Companies raise capital by issuing and selling stocks and bonds in the primary market.  For example, a company may wish to raise $100 million for the purpose of expansion.  The company will usually contact an investment bank who has experience in issuing stocks and bonds for assistance.  The investment bank issues and sells the stock and/or bonds for a fee, so to raise $100 million for the company, the investment bank may sell $105 million worth of stock, keeping $5 million for its services and giving the remaining $100 million to the company.  All of this takes place in what is called the primary market.  The primary market is not an actual physical marketplace, but rather a theoretical one in which a security is sold for the first time.  A company raises its capital in the primary market.


Let's assume that the company above issued and sold $100 million of stock in the primary market.  That stock was actually sold by the investment bank.  The investment bank wants to sell the stock as efficiently as possible, so it typically sells the stock only to its biggest clients who can buy it in huge blocks, perhaps buying $10 million or more.  Who are these big clients?  For the most part, they are institutional investors such as hedge funds, mutual funds, and pension funds with billions of dollars of investments, with a few wealthy individuals possibly being included in this mix of clients.  These institutional and wealthy investors buy the stock in the primary market at a predetermined price set by the investment bank.  Let's assume that the investment bank set the price at $20 per share in the primary market, so an institutional investor would need to buy 500,000 shares in order to invest $10 million.


The institutional investor waits for the stock to be listed on an exchange, perhaps the NASDAQ or NYSE, then has the opportunity to sell it to other investors.  This sale through one of the exchanges takes place in the secondary market.  All money made by investors, be they institutional or small, regular investors, is made in the secondary market.  Only the company and the investment bank make money in the primary market.  The stock can be sold over and over again in the secondary market, sometimes for a profit, other times for a loss.



Stock

Picture
Stock is a security that represents ownership, meaning that an investor who owns stock has an equity position in a company and is a stockholder or shareholder.  The image to the left is a stock certificate that indicates that the holder owns 100 shares of stock in the company.  Today paper stock certificates are rarely, if ever, used.  Instead, electronic records of stock ownership are kept.

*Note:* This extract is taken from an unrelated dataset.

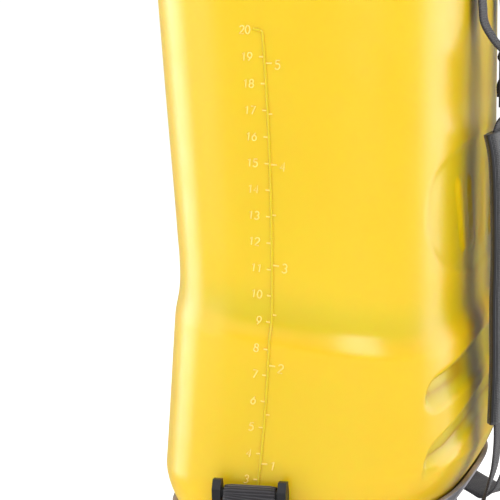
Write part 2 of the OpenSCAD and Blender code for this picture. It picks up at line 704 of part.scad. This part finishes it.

Corporations are the only legal form of business ownership that issue stock.  Privately held corporations issue stock to owners, but do not offer it publicly for sale on exchanges.  Privately held corporations are generally small, but there are a few large privately held corporations such as Meijer, Mars, and Menard's.  Publicly traded corporations are typically very large and allow their stock to be traded on exchanges such as the NASDAQ and NYSE.  Examples include Wal-Mart, Microsoft, and Google.



The stock charts listed above are for the common stock of the corporations.  Common stock represents ownership or equity in the company.  An investor who owns shares of a corporation is a part owner.  The investor bought the stock to make money.  There are two ways this can happen.  First, the investor can buy low and sell high.  For example, if the investor bought the shares at $20 per share and sells them at $50 per share, the investor made a profit of $30 per share.  Another way an investor can make money is to buy the shares and receive dividends.  Dividends are a portion of the profits that are paid directly to shareholders.  Not all companies pay dividends, so this method of making money does not work for all companies.  


Picture
Microsoft often makes a lot of money.  In 2009 the company earned $14.5 billion in net income, which works out to be $1.93 per share of stock.  To reward investors, Microsoft issued a dividend, actually four quarterly dividends, that paid investors $0.52 per share for the year.  The remaining $1.41 per share in net income was classified as retained earnings and invested back into the company to hopefully make more money.


Common stock dividends are not guaranteed and are paid only if the Board of Directors of the company determines that money is available and votes in favor of issuing a dividend.